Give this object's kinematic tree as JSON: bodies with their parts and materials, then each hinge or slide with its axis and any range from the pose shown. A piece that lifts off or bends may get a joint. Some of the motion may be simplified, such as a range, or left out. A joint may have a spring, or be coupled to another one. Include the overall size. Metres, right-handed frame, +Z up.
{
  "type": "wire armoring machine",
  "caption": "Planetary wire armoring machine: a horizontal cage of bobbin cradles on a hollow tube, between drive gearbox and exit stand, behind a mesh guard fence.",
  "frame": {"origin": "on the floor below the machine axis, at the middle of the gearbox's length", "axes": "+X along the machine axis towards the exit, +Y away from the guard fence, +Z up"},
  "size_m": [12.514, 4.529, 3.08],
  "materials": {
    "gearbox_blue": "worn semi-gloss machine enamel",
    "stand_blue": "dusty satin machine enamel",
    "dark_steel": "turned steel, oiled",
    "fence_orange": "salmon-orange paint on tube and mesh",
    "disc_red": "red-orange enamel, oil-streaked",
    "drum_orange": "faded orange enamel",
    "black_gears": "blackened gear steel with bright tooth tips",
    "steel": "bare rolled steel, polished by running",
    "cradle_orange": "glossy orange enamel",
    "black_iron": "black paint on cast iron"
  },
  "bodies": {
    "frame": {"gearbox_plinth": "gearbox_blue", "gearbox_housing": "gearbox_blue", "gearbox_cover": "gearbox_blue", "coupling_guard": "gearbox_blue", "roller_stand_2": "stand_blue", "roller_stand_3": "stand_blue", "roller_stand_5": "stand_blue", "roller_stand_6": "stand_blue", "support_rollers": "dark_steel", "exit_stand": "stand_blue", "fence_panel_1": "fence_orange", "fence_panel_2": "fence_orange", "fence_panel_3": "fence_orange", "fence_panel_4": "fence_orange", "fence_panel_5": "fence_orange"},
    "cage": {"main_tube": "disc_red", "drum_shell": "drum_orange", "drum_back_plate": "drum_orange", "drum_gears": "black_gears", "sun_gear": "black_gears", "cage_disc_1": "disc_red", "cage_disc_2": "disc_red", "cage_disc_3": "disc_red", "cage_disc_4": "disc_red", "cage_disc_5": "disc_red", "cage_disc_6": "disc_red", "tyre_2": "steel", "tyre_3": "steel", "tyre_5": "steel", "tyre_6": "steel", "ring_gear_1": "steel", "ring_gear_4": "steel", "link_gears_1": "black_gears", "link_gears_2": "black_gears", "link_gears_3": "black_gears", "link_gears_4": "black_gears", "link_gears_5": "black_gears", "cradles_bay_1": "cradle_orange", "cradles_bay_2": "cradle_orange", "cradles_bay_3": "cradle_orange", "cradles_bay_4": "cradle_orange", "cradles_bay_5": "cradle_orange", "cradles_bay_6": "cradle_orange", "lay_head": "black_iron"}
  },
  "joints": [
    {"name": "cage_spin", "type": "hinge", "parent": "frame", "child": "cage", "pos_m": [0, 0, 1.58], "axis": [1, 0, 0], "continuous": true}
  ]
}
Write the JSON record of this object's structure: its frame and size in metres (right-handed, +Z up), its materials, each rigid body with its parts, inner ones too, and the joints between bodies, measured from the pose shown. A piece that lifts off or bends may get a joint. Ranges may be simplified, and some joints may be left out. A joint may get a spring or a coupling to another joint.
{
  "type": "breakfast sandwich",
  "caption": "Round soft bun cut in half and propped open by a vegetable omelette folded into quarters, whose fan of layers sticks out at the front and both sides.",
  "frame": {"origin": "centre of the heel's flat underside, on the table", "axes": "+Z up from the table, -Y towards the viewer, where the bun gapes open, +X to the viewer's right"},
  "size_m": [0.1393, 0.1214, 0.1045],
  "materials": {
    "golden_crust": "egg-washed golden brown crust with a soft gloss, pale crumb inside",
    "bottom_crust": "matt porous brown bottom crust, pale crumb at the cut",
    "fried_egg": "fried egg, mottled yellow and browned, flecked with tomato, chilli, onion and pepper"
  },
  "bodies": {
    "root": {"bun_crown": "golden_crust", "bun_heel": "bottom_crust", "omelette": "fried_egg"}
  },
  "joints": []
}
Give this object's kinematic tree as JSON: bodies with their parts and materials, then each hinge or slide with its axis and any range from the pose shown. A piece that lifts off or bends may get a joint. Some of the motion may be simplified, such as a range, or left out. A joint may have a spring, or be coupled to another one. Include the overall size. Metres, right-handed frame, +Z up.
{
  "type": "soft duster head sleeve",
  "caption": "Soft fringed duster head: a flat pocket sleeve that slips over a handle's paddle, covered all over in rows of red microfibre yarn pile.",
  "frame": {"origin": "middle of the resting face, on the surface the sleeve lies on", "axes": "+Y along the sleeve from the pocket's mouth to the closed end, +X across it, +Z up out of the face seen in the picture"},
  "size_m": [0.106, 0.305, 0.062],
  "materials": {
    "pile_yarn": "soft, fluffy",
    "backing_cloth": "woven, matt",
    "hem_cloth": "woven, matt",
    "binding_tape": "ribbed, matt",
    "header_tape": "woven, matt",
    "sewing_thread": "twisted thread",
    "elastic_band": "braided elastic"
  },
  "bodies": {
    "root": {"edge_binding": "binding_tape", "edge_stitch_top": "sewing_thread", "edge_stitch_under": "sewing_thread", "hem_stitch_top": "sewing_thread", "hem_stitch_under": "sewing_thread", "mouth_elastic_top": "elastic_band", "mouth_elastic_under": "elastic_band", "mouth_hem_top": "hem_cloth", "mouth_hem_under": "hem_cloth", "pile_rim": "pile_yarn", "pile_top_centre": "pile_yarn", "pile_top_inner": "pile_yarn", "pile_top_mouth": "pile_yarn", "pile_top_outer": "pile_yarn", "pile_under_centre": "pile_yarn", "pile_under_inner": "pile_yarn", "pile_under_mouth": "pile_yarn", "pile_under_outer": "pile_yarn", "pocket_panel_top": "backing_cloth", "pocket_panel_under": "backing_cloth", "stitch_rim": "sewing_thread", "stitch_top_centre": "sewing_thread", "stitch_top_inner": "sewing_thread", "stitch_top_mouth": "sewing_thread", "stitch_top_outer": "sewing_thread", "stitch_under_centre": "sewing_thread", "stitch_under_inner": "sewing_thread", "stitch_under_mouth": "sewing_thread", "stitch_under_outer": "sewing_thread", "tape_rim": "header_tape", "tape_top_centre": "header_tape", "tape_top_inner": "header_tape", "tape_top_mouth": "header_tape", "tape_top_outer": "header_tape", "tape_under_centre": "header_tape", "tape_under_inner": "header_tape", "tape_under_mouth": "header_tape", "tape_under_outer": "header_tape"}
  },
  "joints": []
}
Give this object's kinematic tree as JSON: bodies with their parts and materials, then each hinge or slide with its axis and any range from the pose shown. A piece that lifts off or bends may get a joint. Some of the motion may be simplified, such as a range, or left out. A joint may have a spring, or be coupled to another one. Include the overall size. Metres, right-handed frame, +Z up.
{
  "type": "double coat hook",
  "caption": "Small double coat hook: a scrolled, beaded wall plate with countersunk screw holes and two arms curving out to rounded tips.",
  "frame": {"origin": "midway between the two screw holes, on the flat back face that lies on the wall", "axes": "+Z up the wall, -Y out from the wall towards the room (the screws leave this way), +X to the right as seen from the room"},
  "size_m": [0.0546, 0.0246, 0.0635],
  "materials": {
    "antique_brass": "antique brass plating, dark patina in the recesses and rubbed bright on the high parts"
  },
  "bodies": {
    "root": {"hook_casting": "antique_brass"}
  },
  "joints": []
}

WHAT TO DO:
Extract the full listing and reproduce each line exactly.

TASK RESULT:
Give this object's kinematic tree as JSON: bodies with their parts and materials, then each hinge or slide with its axis and any range from the pose shown. A piece that lifts off or bends may get a joint. Some of the motion may be simplified, such as a range, or left out. A joint may have a spring, or be coupled to another one. Include the overall size. Metres, right-handed frame, +Z up.
{
  "type": "wire armoring machine",
  "caption": "Planetary wire armoring machine: a horizontal cage of bobbin cradles on a hollow tube, between drive gearbox and exit stand, behind a mesh guard fence.",
  "frame": {"origin": "on the floor below the machine axis, at the middle of the gearbox's length", "axes": "+X along the machine axis towards the exit, +Y away from the guard fence, +Z up"},
  "size_m": [12.514, 4.529, 3.08],
  "materials": {
    "gearbox_blue": "worn semi-gloss machine enamel",
    "stand_blue": "dusty satin machine enamel",
    "dark_steel": "turned steel, oiled",
    "fence_orange": "salmon-orange paint on tube and mesh",
    "disc_red": "red-orange enamel, oil-streaked",
    "drum_orange": "faded orange enamel",
    "black_gears": "blackened gear steel with bright tooth tips",
    "steel": "bare rolled steel, polished by running",
    "cradle_orange": "glossy orange enamel",
    "black_iron": "black paint on cast iron"
  },
  "bodies": {
    "frame": {"gearbox_plinth": "gearbox_blue", "gearbox_housing": "gearbox_blue", "gearbox_cover": "gearbox_blue", "coupling_guard": "gearbox_blue", "roller_stand_2": "stand_blue", "roller_stand_3": "stand_blue", "roller_stand_5": "stand_blue", "roller_stand_6": "stand_blue", "support_rollers": "dark_steel", "exit_stand": "stand_blue", "fence_panel_1": "fence_orange", "fence_panel_2": "fence_orange", "fence_panel_3": "fence_orange", "fence_panel_4": "fence_orange", "fence_panel_5": "fence_orange"},
    "cage": {"main_tube": "disc_red", "drum_shell": "drum_orange", "drum_back_plate": "drum_orange", "drum_gears": "black_gears", "sun_gear": "black_gears", "cage_disc_1": "disc_red", "cage_disc_2": "disc_red", "cage_disc_3": "disc_red", "cage_disc_4": "disc_red", "cage_disc_5": "disc_red", "cage_disc_6": "disc_red", "tyre_2": "steel", "tyre_3": "steel", "tyre_5": "steel", "tyre_6": "steel", "ring_gear_1": "steel", "ring_gear_4": "steel", "link_gears_1": "black_gears", "link_gears_2": "black_gears", "link_gears_3": "black_gears", "link_gears_4": "black_gears", "link_gears_5": "black_gears", "cradles_bay_1": "cradle_orange", "cradles_bay_2": "cradle_orange", "cradles_bay_3": "cradle_orange", "cradles_bay_4": "cradle_orange", "cradles_bay_5": "cradle_orange", "cradles_bay_6": "cradle_orange", "lay_head": "black_iron"}
  },
  "joints": [
    {"name": "cage_spin", "type": "hinge", "parent": "frame", "child": "cage", "pos_m": [0, 0, 1.58], "axis": [1, 0, 0], "continuous": true}
  ]
}
Write the JSON record of this object's structure: its frame and size in metres (right-handed, +Z up), its materials, each rigid body with its parts, inner ones too, and the joints between bodies, measured from the pose shown. A piece that lifts off or bends may get a joint. Ranges may be simplified, and some joints may be left out. A joint may get a spring or a coupling to another joint.
{
  "type": "breakfast sandwich",
  "caption": "Round soft bun cut in half and propped open by a vegetable omelette folded into quarters, whose fan of layers sticks out at the front and both sides.",
  "frame": {"origin": "centre of the heel's flat underside, on the table", "axes": "+Z up from the table, -Y towards the viewer, where the bun gapes open, +X to the viewer's right"},
  "size_m": [0.1393, 0.1214, 0.1045],
  "materials": {
    "golden_crust": "egg-washed golden brown crust with a soft gloss, pale crumb inside",
    "bottom_crust": "matt porous brown bottom crust, pale crumb at the cut",
    "fried_egg": "fried egg, mottled yellow and browned, flecked with tomato, chilli, onion and pepper"
  },
  "bodies": {
    "root": {"bun_crown": "golden_crust", "bun_heel": "bottom_crust", "omelette": "fried_egg"}
  },
  "joints": []
}
Give this object's kinematic tree as JSON: bodies with their parts and materials, then each hinge or slide with its axis and any range from the pose shown. A piece that lifts off or bends may get a joint. Some of the motion may be simplified, such as a range, or left out. A joint may have a spring, or be coupled to another one. Include the overall size. Metres, right-handed frame, +Z up.
{
  "type": "soft duster head sleeve",
  "caption": "Soft fringed duster head: a flat pocket sleeve that slips over a handle's paddle, covered all over in rows of red microfibre yarn pile.",
  "frame": {"origin": "middle of the resting face, on the surface the sleeve lies on", "axes": "+Y along the sleeve from the pocket's mouth to the closed end, +X across it, +Z up out of the face seen in the picture"},
  "size_m": [0.106, 0.305, 0.062],
  "materials": {
    "pile_yarn": "soft, fluffy",
    "backing_cloth": "woven, matt",
    "hem_cloth": "woven, matt",
    "binding_tape": "ribbed, matt",
    "header_tape": "woven, matt",
    "sewing_thread": "twisted thread",
    "elastic_band": "braided elastic"
  },
  "bodies": {
    "root": {"edge_binding": "binding_tape", "edge_stitch_top": "sewing_thread", "edge_stitch_under": "sewing_thread", "hem_stitch_top": "sewing_thread", "hem_stitch_under": "sewing_thread", "mouth_elastic_top": "elastic_band", "mouth_elastic_under": "elastic_band", "mouth_hem_top": "hem_cloth", "mouth_hem_under": "hem_cloth", "pile_rim": "pile_yarn", "pile_top_centre": "pile_yarn", "pile_top_inner": "pile_yarn", "pile_top_mouth": "pile_yarn", "pile_top_outer": "pile_yarn", "pile_under_centre": "pile_yarn", "pile_under_inner": "pile_yarn", "pile_under_mouth": "pile_yarn", "pile_under_outer": "pile_yarn", "pocket_panel_top": "backing_cloth", "pocket_panel_under": "backing_cloth", "stitch_rim": "sewing_thread", "stitch_top_centre": "sewing_thread", "stitch_top_inner": "sewing_thread", "stitch_top_mouth": "sewing_thread", "stitch_top_outer": "sewing_thread", "stitch_under_centre": "sewing_thread", "stitch_under_inner": "sewing_thread", "stitch_under_mouth": "sewing_thread", "stitch_under_outer": "sewing_thread", "tape_rim": "header_tape", "tape_top_centre": "header_tape", "tape_top_inner": "header_tape", "tape_top_mouth": "header_tape", "tape_top_outer": "header_tape", "tape_under_centre": "header_tape", "tape_under_inner": "header_tape", "tape_under_mouth": "header_tape", "tape_under_outer": "header_tape"}
  },
  "joints": []
}
Give this object's kinematic tree as JSON: bodies with their parts and materials, then each hinge or slide with its axis and any range from the pose shown. A piece that lifts off or bends may get a joint. Some of the motion may be simplified, such as a range, or left out. A joint may have a spring, or be coupled to another one. Include the overall size. Metres, right-handed frame, +Z up.
{
  "type": "double coat hook",
  "caption": "Small double coat hook: a scrolled, beaded wall plate with countersunk screw holes and two arms curving out to rounded tips.",
  "frame": {"origin": "midway between the two screw holes, on the flat back face that lies on the wall", "axes": "+Z up the wall, -Y out from the wall towards the room (the screws leave this way), +X to the right as seen from the room"},
  "size_m": [0.0546, 0.0246, 0.0635],
  "materials": {
    "antique_brass": "antique brass plating, dark patina in the recesses and rubbed bright on the high parts"
  },
  "bodies": {
    "root": {"hook_casting": "antique_brass"}
  },
  "joints": []
}